I own the paper version of this - just a heads up, it's written primary for Language Scientists rather than developers. You may find yourself constantly pausing and looking up concepts and their meanings / practical uses on linguistics websites when returning to the book.

It's a great resource, but don't expect to get started quickly.

I'm not sure that any book on the NLTK, even one written specifically for developers, could avoid the concepts you're referring to. These terms and concepts are inherent to the study of natural language processing. So while I agree that there are a significant number of NLP-related terms used, I think that has less to do with the book's audience and more to do with the book's subject matter. And the use of computational linguistic terminology is not gratuitous -- it's important to learn the jargon so you can look for the right type of help when you don't know how to do something.

On the flip side, the Python in the book is fairly straightforward, so developers should be able to dive right in with the code. In fact, experienced developers will probably find themselves skipping over many sections that are essentially lessons on Python.

Overall, this book is a good introduction to NLP and NLTK. That said, if you're at all familiar with NLP, you'd probably do just as well to dive right in and start working with the toolkit. NLTK is very well-documented and easy to work with. It's also amazingly complete -- tokenizers, stemmers, POS taggers, classifers, etc. etc etc. It also includes a number of algorithms that commonly fall under ML, data mining, and IR. If you work with Python and do any kind of work with unstructured text, you need to check NLTK out.

> NLTK is very well-documented and easy to work with.


> It's also amazingly complete -- tokenizers, stemmers, POS taggers, classifers, etc. etc etc.

Don't agree. The biggest missing piece is a statistical parser which forms the basis for a lot of further linguistic analysis. It is hard to beat Stanford Parser for that. Check out https://github.com/wavii/pfp which has Python bindings.
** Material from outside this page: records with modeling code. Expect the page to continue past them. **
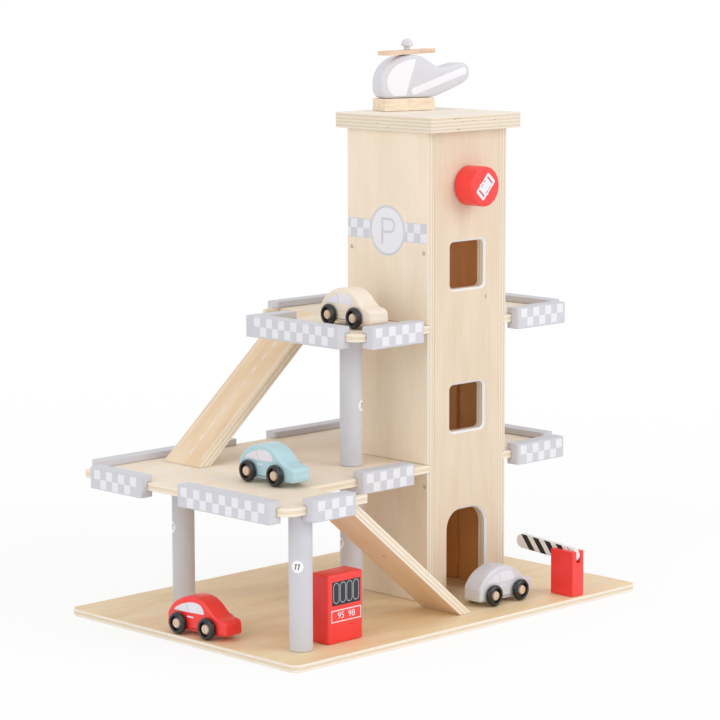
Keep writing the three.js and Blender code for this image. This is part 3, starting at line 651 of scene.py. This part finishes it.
def sign(finish, colour):
    """Roundel with a plain letter P between two bands of checks."""
    y, z = finish.along(Y), finish.along(Z)
    outer = finish.facing(X) < -0.7
    half_width, half_height = SIGN["half"]
    u, v = (SIGN["y"] - y) / half_width, (z - SIGN["z"]) / half_height
    reach = (u * u + v * v).root()
    disc = reach < 1
    inner = reach < 1 - SIGN["ring"] / half_height
    (near, far), (foot, top) = BAND["y"], BAND["z"]
    band = y.between(near, far) & z.between(foot, top)
    row = (z - foot) > (top - foot) / 2
    column = ((y - near) / BAND["column"]).floor() + row
    white_cell = column.wrap(2) < 0.5
    frame_line = (z < foot + BAND["border"]) | (z > top - BAND["border"])
    colour = finish.mix(band & outer, colour, GREY_PRINT)
    colour = finish.mix(band & outer & white_cell & (1 - frame_line), colour, WHITE_PRINT)
    colour = finish.mix(disc & outer, colour, GREY_PRINT)
    colour = finish.mix(inner & outer, colour, WHITE_PRINT)
    stem = y.between(*LETTER["stem"]) & z.between(*LETTER["z"])
    ring = rounded_box(y - LETTER["stem"][1], z - LETTER["bowl_z"], *LETTER["bowl"])
    bowl = stroke(ring, LETTER["line"]) & y.between(*LETTER["bowl_y"])
    return finish.mix((stem | bowl) & outer, colour, GREY_PRINT)


def side_plywood(node, inside):
    return plywood(node + "_plywood", X, Z, low(node).x, PANEL, edges=DULL_EDGE, inside=inside)


left = side_plywood("tower_left", X)
colour_in = left.shader.inputs["Base Color"]
left.set("Base Color", sign(left, colour_in.links[0].from_socket))
rear = plywood("tower_back_plywood", Y, Z, low("tower_back").y, PANEL, inside=-Y)
front = plywood("tower_front_plywood", Y, Z, low("tower_front").y, PANEL, tones=FRONT_FACE,
                knots=[(289, 323, 1.6)])
# The lift cage is coloured wholly in the painted shade tone of the tower's inside
cage = plywood("cage_plywood", X, Z, low("lift_cage").x, size_of("lift_cage").x, 0, tones=INSIDE_SHADE_FACE)
keep("tower_left", left)
keep("tower_right", side_plywood("tower_right", -X))
keep("tower_back", rear)
keep("lift_cage", cage)

# Front panel with its painted chamfers. The openings stand a little right of its middle, and the
# bearing is the hole for the lift's spindle.
CHAMFER = 2.7
HOLES = {"offset": 0.6, "width": 45, "height": 44, "corner": 5, "sills": (298.7, 165),
         "door": 51.4, "arch": 90.4, "shoulder": 18}
BEARING = {"at": (297.95, 86.5, 394.5), "radius": 4.3, "clear_below": 380}
CUTTER = 40  # length of what cuts through the panel
HAIR = 1e-5  # metres within which two levels count as one


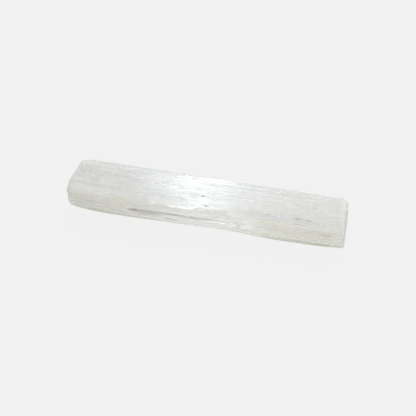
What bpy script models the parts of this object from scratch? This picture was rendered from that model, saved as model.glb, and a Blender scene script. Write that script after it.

For most of the ML stuff, you would be better off going to a specialist library like Scikits.learn directly. They are faster and implementations are more accurate. ( I found some of the implementations not quite correct in NLTK. For example, Naive Bays classifier which a lot of first time users use. The difference in results may not be much in practice but it is still incorrect.)

It is definitely a very good place to start but better alternatives exist for many of the pieces.

>Don't agree. The biggest missing piece is a statistical >parser which forms the basis for a lot of further linguistic >analysis.

Conceded and agreed. This is the one major gap. But I still maintain it's a remarkably complete toolkit. Plus you get to work in Python, which is a big advantage for me.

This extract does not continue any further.